• DATA SHOWN:
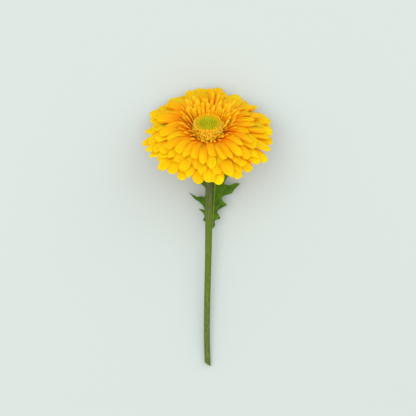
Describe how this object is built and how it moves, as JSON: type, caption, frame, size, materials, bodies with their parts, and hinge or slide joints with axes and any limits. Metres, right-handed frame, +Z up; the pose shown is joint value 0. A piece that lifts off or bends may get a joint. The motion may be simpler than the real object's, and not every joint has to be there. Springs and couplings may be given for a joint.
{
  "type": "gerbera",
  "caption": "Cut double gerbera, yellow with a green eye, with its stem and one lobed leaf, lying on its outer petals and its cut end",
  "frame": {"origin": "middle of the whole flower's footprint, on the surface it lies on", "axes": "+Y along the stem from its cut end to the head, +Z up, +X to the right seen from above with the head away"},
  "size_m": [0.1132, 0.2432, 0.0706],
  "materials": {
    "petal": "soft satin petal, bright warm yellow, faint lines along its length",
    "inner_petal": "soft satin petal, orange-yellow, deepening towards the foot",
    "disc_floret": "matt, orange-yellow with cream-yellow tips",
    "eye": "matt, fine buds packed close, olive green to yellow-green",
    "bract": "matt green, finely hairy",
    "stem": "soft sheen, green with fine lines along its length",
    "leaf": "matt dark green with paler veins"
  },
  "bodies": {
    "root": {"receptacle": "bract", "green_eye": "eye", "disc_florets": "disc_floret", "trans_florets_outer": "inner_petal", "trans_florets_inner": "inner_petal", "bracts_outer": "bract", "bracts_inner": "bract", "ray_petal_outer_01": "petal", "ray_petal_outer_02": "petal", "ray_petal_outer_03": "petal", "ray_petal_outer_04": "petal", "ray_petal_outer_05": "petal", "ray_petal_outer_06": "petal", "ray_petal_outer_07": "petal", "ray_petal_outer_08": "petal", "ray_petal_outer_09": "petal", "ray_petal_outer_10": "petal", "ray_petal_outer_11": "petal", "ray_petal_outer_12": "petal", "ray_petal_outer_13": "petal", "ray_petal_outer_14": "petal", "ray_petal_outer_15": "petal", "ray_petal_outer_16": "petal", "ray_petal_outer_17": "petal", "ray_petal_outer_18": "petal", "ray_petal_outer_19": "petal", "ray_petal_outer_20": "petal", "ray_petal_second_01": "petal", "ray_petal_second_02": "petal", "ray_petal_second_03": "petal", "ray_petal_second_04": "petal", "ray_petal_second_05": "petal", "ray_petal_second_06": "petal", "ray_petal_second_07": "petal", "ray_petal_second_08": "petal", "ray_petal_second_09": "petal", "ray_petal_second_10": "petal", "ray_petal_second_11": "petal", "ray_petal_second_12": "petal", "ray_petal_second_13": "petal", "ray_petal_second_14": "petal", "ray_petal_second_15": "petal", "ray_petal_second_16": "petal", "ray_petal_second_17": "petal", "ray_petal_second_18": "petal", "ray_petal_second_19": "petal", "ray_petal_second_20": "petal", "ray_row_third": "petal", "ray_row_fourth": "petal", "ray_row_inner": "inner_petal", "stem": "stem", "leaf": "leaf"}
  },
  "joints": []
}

• WRITTEN TASK: Of the lines above, how many hold the word "materials"? Say the number alone.

• RESPONSE: 2